TN: It’s really interesting looking at ESG and public markets and I think we’ve seen over the past few years a lot of tensions between China and the U.S. They’ve been there for 10 years but they really took shape over the last few years. If you’re a publicly traded company today in the U.S. or traded on a U.S. exchange, what are the things that you need to really think about with regard to China? What are the biggest risks and biggest considerations that you’re talking to your clients about?
ISF: One thing that people overlook is the risks of their China strategy. Not in China itself but globally and especially in the United States. The rules for engagement in China are so different for these corporations in China than they are in the United States. And the U.S. is drawing some pretty thick regulatory lines especially around Xinjiang, the region of northwest China where there are roughly a million Muslims in concentration camps. That a lot of times, these major corporations, their China offices will ignore or overlook or not put nearly enough attention on.
The messages that we’re communicating and the things that luckily are starting to bubble up into these board rooms is the understanding that to have a China strategy, you need to have a global strategy that is very aware both of what Beijing wants but also what the Biden administration and many American people want.
TN: For the last 15, 20 years it almost seems like companies have had a global strategy and then they’ve had this China strategy off to the side because it was such a big market, growing so fast. It seems to me like you’re talking almost about the normalization of China in terms of performance expectations, social expectations, those sorts of things. Is that right? Is that kind of what you’re implying?
ISF: One of the smartest ways of the Chinese communist party, which has ruled China since 1949, were the smartest things they have done is made it seem like their country was a normal country. And there’s nothing aberrant about China or the Chinese people. But there’s something quite apparent about the Chinese Communist Party.
And the rules for playing in China are quite different than they are in basically everywhere else. What we’re starting to see is the realization that companies need to do something to limit the influence of Beijing on their corporate headquarters, on their products and on their decision making.
TN: But can you do that actually? Because if you’re saying an automotive company and most of your revenues come from China, and the Chinese government says something, it seems really hard. And companies have been awkward about doing that for the past say 10, 15 years. Really changing how you help companies treat them like any other country? I think what you raised about what the CCP has done since 1949 is amazing. It’s great perspective. But can the CCP understand that they’re being normalized as well?
ISF: The CCP are doing this as an active strategy in as much as such a complex institution has a single strategy. They’re certainly trying to make people think that they are normal in our sort of western liberalism definition of that. Most of the companies that we talk about in this space, the U.S. is a far more important market for them than China. NBA is a great example.
China is its growth market. The USA is its most important market and what companies are starting to realize is that what happens to them in China and what touches China doesn’t just touch on their business in China but affects their business in the United States as well.

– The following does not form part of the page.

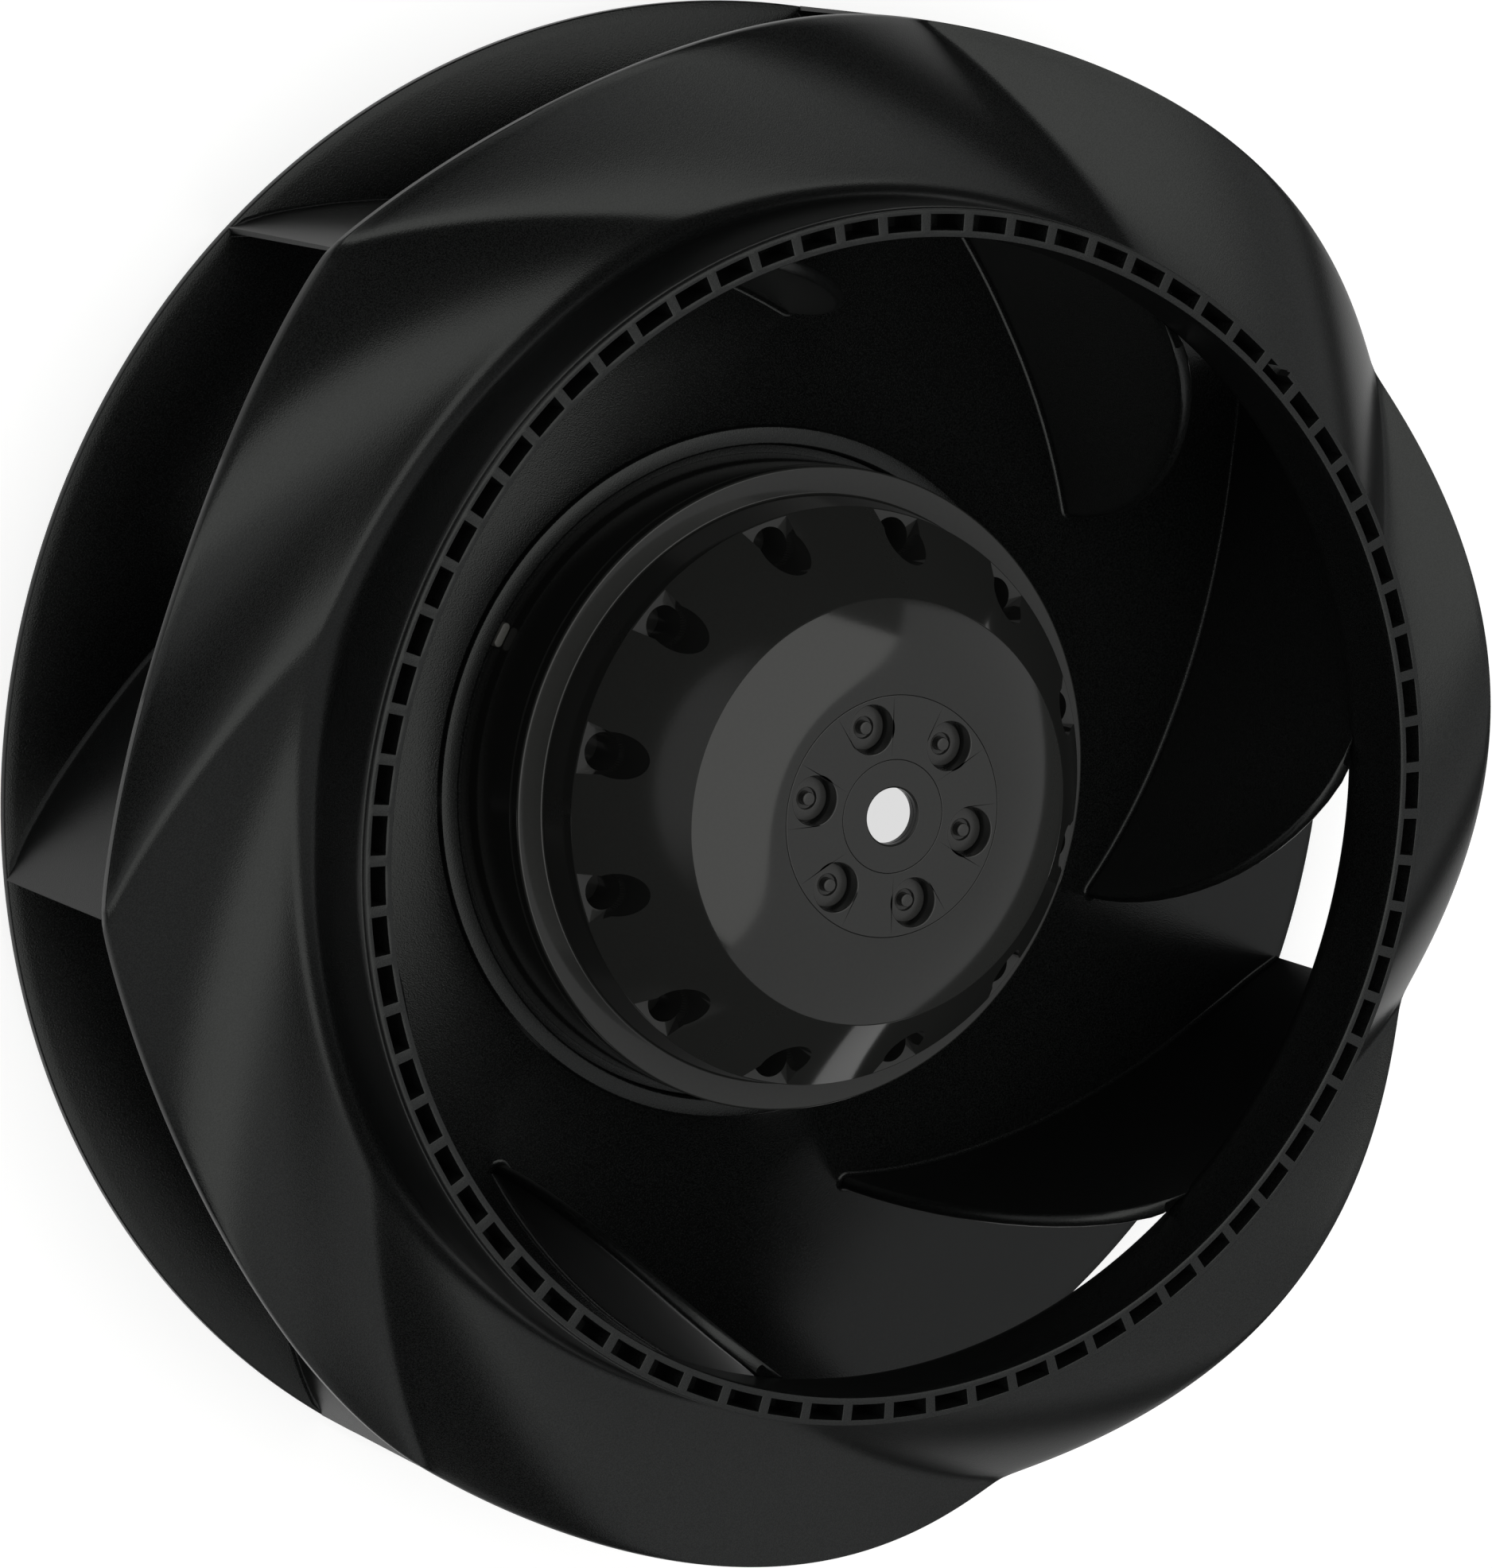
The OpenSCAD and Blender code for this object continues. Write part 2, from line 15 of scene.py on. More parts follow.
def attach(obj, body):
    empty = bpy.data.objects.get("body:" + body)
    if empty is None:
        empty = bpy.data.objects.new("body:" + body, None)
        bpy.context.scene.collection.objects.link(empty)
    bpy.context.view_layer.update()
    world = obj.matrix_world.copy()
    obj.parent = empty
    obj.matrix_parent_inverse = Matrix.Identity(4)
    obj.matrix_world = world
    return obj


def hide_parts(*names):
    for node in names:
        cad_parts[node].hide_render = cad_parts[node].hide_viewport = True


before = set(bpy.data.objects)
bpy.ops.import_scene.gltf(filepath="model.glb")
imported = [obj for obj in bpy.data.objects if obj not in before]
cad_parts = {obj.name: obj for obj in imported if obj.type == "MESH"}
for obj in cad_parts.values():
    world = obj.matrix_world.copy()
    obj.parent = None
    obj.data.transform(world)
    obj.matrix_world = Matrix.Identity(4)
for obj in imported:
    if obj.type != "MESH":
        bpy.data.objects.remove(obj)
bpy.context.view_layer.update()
MM = 0.001
print("nodes of the model:", sorted(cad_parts))

# %% [markdown]
# The camera stands high on the inlet side and looks down into the eye with a
# long lens. It was found from the ring's ellipse, the blade tips and the hub.

# %% Camera
CAMERA_PLACE = (0.14419, -0.54568, 0.95531)
camera_data = bpy.data.cameras.new("camera")
camera_data.lens = 153.31
camera_data.sensor_fit = "AUTO"
camera_data.clip_end = 20
camera = bpy.data.objects.new("camera", camera_data)
bpy.context.scene.collection.objects.link(camera)
camera_right = Vector((-0.49120, 0.71804, 0.49308))
camera_up = Vector((-0.86127, -0.48494, -0.15180))
camera_back = Vector((0.13012, -0.49924, 0.85664))
camera_turn = Matrix((camera_right, camera_up, camera_back)).transposed()
camera.matrix_world = Matrix.Translation(CAMERA_PLACE) @ camera_turn.to_4x4()
bpy.context.scene.camera = camera
print("camera lens:", camera_data.lens, "mm")

# %% [markdown]
# The sizes that more than one piece needs come first, in millimetres: the blades'
# reach, the inlet ring, the heights of the shroud, the shape of the plate, the
# hub's skirt, and the one gap that stands between pieces pressed together.

# %% Sizes shared by the pieces
BLADES = 7
LOBE = 2 * math.pi / BLADES
NOSE_ANGLE, TAIL_ANGLE = 24, 35
NOSE_R, TAIL_R, EDGE_R = 76.4, 124.7, 125.0
EYE_R, RING_R, CORNER_R = 92.1, 96.9, 3.0
CORNER_END = RING_R + CORNER_R
WHEEL_H, NECK_H, CREST_H, NOTCH_H = 71.8, 53.1, 51.5, 39.3
SHEET_T = 1.9
WAVE_START = RING_R - CORNER_R
COLLAR_R, COLLAR_H, PLATE_T, PLATE_R = 57.3, 18.2, 1.7, 125.0
SKIRT_R, SKIRT_FOOT, PRESS_GAP = 52.65, 3.0, 0.03
print("wheel:", 2 * EDGE_R, "mm across and", WHEEL_H, "mm high")

# %% [markdown]
# The blades are backward curved. One law gives the direction of the middle line
# at each radius, and its sum gives the azimuth. Every piece that meets a blade
# reads the same law, so feet, tails and creases stay together. The plate's height
# is a law too, because the blades and the weld beads stand on it.

# %% Laws of the blades and the plate
def blade_angle(r):
    """Angle between a blade's middle line and the tangent at radius r."""
    return math.radians(NOSE_ANGLE + (TAIL_ANGLE - NOSE_ANGLE) * (r - NOSE_R) / (TAIL_R - NOSE_R))


def blade_azimuth(r, steps=40):
    """Direction of the first blade's middle line at radius r, from its tail."""
    step = (TAIL_R - r) / steps
    return -sum(step / ((r + (i + 0.5) * step) * math.tan(blade_angle(r + (i + 0.5) * step)))
                for i in range(steps))


def plate_z(r):
    """Height of the back plate's front: a bell that flattens towards the edge."""
    u = min(1, max(0, (r - COLLAR_R) / (PLATE_R - COLLAR_R)))
    return PLATE_T + (COLLAR_H - PLATE_T) * (1 - u) * (0.62 + 0.38 * math.exp(-3.5 * u))


print("a blade sweeps", round(math.degrees(-blade_azimuth(NOSE_R)), 1), "degrees")

# %% [markdown]
# The shroud's sheet is highest halfway between two blades and folds down to a
# crease over each blade. The wave grows from nothing at the ring to its full
# height at the edge. A softened sine gives the sharp crease and the full swell.

# %% Law of the wave
CREASE_AWAY = 3.7


def wave_share(r):
    """How far the wave has grown at radius r: 0 at the ring, 1 at the edge."""
    return max(0.0, (r - WAVE_START) / (EDGE_R - WAVE_START))


def crest_z(r):
    """Height of the sheet where it is highest, halfway between two blades."""
    return NECK_H + (CREST_H - NECK_H) * (r - CORNER_END) / (EDGE_R - CORNER_END)


def crease_azimuth(r):
    """Direction of the crease: at the tail of its blade, and beside it further in."""
    away = CREASE_AWAY * math.sqrt(max(0.0, 1 - wave_share(r)))
    return blade_azimuth(r) - away / (r * math.sin(blade_angle(r)))


def wave_drop(r, share):
    """How far the sheet dips below its crest, a share of a lobe from the crease."""
    soft = 0.12 - 0.07 * wave_share(r)
    swell = (math.hypot(math.sin(math.pi * share), soft) - soft) / (math.hypot(1, soft) - soft)
    return (CREST_H - NOTCH_H) * wave_share(r) * (1 - swell)


def corner_rise(r, reach):
    """How far a quarter circle of the given reach rises inside the ring's corner."""
    d = min(reach, max(0.0, CORNER_END - r))
    return reach - math.sqrt(reach * reach - d * d)


print("the edge dips", round(wave_drop(EDGE_R, 0), 1), "mm at a crease")

# %% [markdown]
# Turned pieces start as a profile of corners. Each corner carries its own
# rounding, as a mould does, so every edge catches a thin line of light.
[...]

What we do at Strategy Risks is less working with the companies like the NBA that are having these problems, but work with other people in the financial chains, institutional investors, pension funds, endowments and explain to them the different risks and exposures that they’ll have with the companies in their portfolio and some of the problems they might have with being overweight in certain companies about Chinese or American that are complicit in Chinese human rights abuses.

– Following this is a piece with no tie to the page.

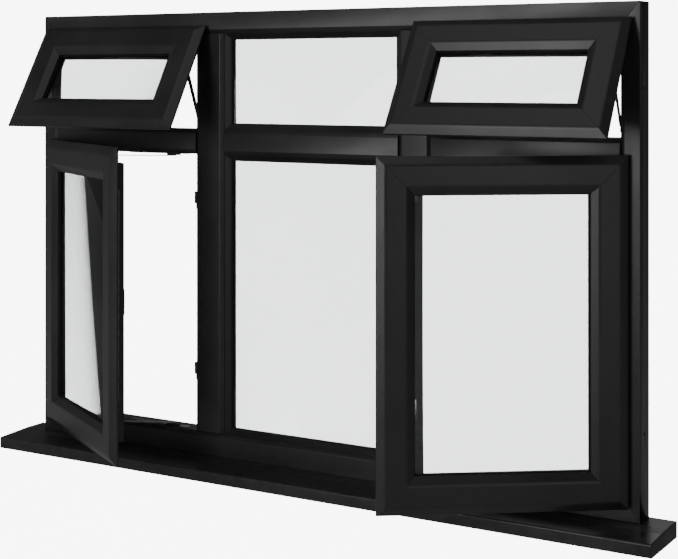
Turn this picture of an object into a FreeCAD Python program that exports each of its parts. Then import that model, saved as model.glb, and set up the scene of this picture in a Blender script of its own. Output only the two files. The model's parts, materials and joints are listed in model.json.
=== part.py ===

TN: From a portfolio investor’a perspective, until very recently, you could park a whole lot of money in Hong Kong and then dip into China as needed. But it seems that that’s becoming less of an easy strategy since the crackdown in Hong Kong last year. Is that the case or is Hong Kong still in a pretty good place to take advantage of mainland stuff?
ISF: From a pure markets perspective, Hong Kong is still an excellent place for that. What’s really changed is the safety and the rule of law and the feeling of security for people doing deals in Hong Kong. Hong Kong is still an excellent window into China and we’re seeing Shenzhen and Shanghai supplanting a lot of what Hong Kong is doing in Seoul to agree. But the issue with Hong Kong is much more for the people there as opposed to the people who are using it as a conduit.

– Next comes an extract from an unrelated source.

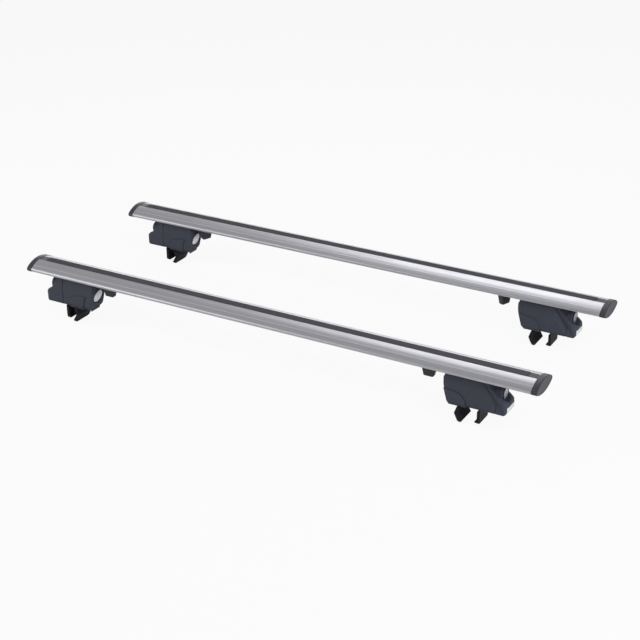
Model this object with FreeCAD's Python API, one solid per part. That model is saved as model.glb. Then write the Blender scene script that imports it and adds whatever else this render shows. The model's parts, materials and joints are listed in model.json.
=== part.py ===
import FreeCAD, Part

import math
import os

# A pair of roof bars for a car with raised side rails.
# Each bar is an aluminium wing section carried by two clamp feet.
# X runs along the bars, Y from the front bar to the rear bar, and Z up.
# The origin is on the floor, midway along the bars and midway between them.
# Lengths are in millimetres and angles in degrees.
#
# A foot is modelled once, in its own frame: U runs inboard from its outer
# end, V across it and W up from the floor. The left feet stand that way,
# and the right feet are the same foot turned half a turn.

# Bars
bar_length = 1200.0
bar_spacing = 382.0
bar_width = 80.0
bar_height = 30.0
bar_wall = 2.0
nose_radius = 5.0
nose_level = 13.5
underside_level = 101.0

# Slots along the top and the underside of a bar
slot_mouth = 11.0
slot_channel = 21.0
slot_lip = 2.6
slot_depth = 7.0

# Rubber strip in the top slot
strip_width = 18.6
strip_seat = 1.6
strip_stem = 10.4
strip_bulb = 13.0
strip_bulb_height = 1.8
strip_setback = 20.0
strip_step = 0.3

# End caps
cap_thickness = 13.0
cap_overhang = 0.6
cap_rim = 2.6
cap_recess = 0.8
cap_edge = 1.2
cap_peg_length = 12.0

# Clearances
slide_gap = 0.3
seam_gap = 0.4
bore_gap = 0.08
push_gap = 0.15

# Feet and stops, from the nearer end of the bar
front_left_foot_setback = 21.0
front_right_foot_setback = 51.3
rear_left_foot_setback = 27.0
rear_right_foot_setback = 51.3
left_stop_setback = 189.5
right_stop_setback = 227.0
front_stop_turn = 0.0
rear_stop_turn = 68.0

# Foot housing, with its cover on the outboard end
foot_length = 136.0
foot_half_width = 24.8
foot_bottom = 38.0
foot_wall = 2.5
foot_top_wall = 3.0
foot_neck_half_width = 20.0
foot_neck_rise = 4.0
foot_flank_inset = 1.2
foot_shoulder_level = 75.0
foot_sill = 8.0
foot_sill_inset = 4.3
foot_end_slant = 12.0
foot_end_level = 80.0
foot_end_draft = 0.5
lobe_radius = 19.0
lobe_level = 53.0
lobe_turn = 60.0
neck_setback = 27.5
waist_inset = 2.0
waist_level = 84.0
waist_sag = 1.8
outer_corner = 14.0
inner_corner = 6.0
end_tab_drop = 6.0
end_tab_half_width = 15.0
cover_seam = 51.5
cover_spigot = 3.5
spigot_wall = 1.6

# Crease and scoop on one side of the cover, and the slanted corner on its other side
crease_radius = 12.0
crease_depth = 4.0
crease_top = (51.5, 101.0)
crease_foot = (23.5, 61.0)
scoop_offset = 9.0
corner_slant_side = (25.0, 77.0)
corner_slant_drop = 22.0
corner_slant_top = (0.0, -8.0, 76.0)
scoop_curve = ((12.0, 75.5), (21.0, 76.5), (27.0, 82.5))
scoop_end = (40.0, 99.0)

# Lock in the cover, and the badge on the inboard end
lock_level = 78.5
lock_setback = 14.5
boss_radius = 16.0
boss_length = 21.0
disc_radius = 12.4
disc_thickness = 1.6
barrel_radius = 8.5
keyway_width = 1.6
keyway_height = 8.0
keyway_depth = 4.0
badge_level = 68.0
badge_radius = 15.2
badge_rim = 1.6
badge_thickness = 1.8
badge_recess = 5.0
badge_peg_radius = 3.0
end_panel_radius = 22.0
end_panel_rise = 1.2
end_panel_foot = 4.0

# Clamp frame inside the housing
frame_plate = 3.0
frame_half_width = 17.2
frame_start = 46.0
frame_end_setback = 17.0
frame_skirt = 53.0

# Clamp bolt
bolt_radius = 4.0
bolt_level = 68.0
bolt_head_radius = 6.5
bolt_head_length = 8.0
bolt_socket = 6.0
bolt_socket_depth = 4.0
bolt_collar_length = 3.0

# Bolts that hang a foot in the slot of its bar
slot_bolt_outer = 64.0
slot_bolt_setback = 32.0
slot_bolt_radius = 4.0
slot_bolt_hole = 4.25
slot_bolt_head = 5.0
slot_bolt_head_length = 20.0
slot_nut_width = 13.0
slot_nut_height = 6.5
slot_bolt_tail = 1.5

# Jaws. The inner jaw is home as far from the outer one as its lead, and can open up to
# a little room before the frame's end. The left feet's jaws are home, and the right
# feet's are short of full travel by their slack.
jaw_end_room = 2.5
front_right_jaw_slack = 4.0
rear_right_jaw_slack = 7.0
outer_jaw_at = 56.0
outer_jaw_plate = 4.0
outer_jaw_half_width = 22.0
outer_jaw_tip = 5.0
outer_jaw_heel = 3.0
outer_jaw_lip = 5.5
outer_jaw_lip_rise = 2.5
outer_jaw_crest = (4.0, 5.5)
outer_jaw_root = 8.0
outer_jaw_sag = 1.8
outer_jaw_top = 83.0
inner_jaw_lead = 21.5
inner_jaw_plate = 5.0
inner_jaw_half_width = 24.6
inner_jaw_top = 79.0
inner_jaw_bend_level = 20.5
inner_jaw_bend = 5.4
inner_jaw_nose = 1.8
inner_jaw_hook = 4.0
jaw_pad = 2.0
jaw_corner = 8.0
neck_half_width = 13.8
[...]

TN: That’s really interesting what you say about Shenzhen, Shanghai, and Seoul because I’ve been seeing that take shape over the last five or six years and it’s interesting that it’s getting a lot of traction.
With Xinjiang and with other things happening socially in China, what about things like non-profits? Issues that they have to raise in China? How can you operate a non-profit in China and stay true to your mission if it’s kind of awkward with Beijing or with the CCP, which are one and the same?
ISF: Most times, you can’t. What’s been happening is that a huge amount of western nonprofits have, sometimes it’s this evangelical view and sometimes it’s just well this is a very important country filled with a lot of lovely people and we want to come here and do good. But they find that knowingly or unknowingly, their message and their mission gets corrupted because they need to work with their government partners. And sometimes, their mission is totally at odds with the mission of the party. And so, they have to make sacrifices that I would say perverts what they’re doing.
We see this perhaps most intently in both the very human rights focused nonprofits and in the environmental focused non-profits. A lot of whom have found themselves being very praiseworthy of what Beijing is doing even though China’s far and away the worst polluter and the worst carbon emitter. They take signs coming from top leaders that Beijing is committed to making these changes even though the changes often don’t get made. But they are finding themselves in a position where in order to be there, they have to sacrifice some of their credibility. A very heartening sign I’m seeing is people saying, maybe I don’t actually need to be in China in order to do something that’s positive for the world.
TN: Do you see a path to China having that type of environment in 5, 10, 20 years time? Or do you think we’re kind of on this this really is it slower than that?
ISF: It’s such an important question and I wish I had some good way to answer it. In China, as Chinese officials love to say, has 5,000 years of history. The Communist Party has been in power for what, one and a half percent of that time. At some point, in the near future, the party will no longer rule China. Will that be next year? Will that be 30 years? Will that be 200 years? It’s so hard to say, but it’s certainly not inevitable.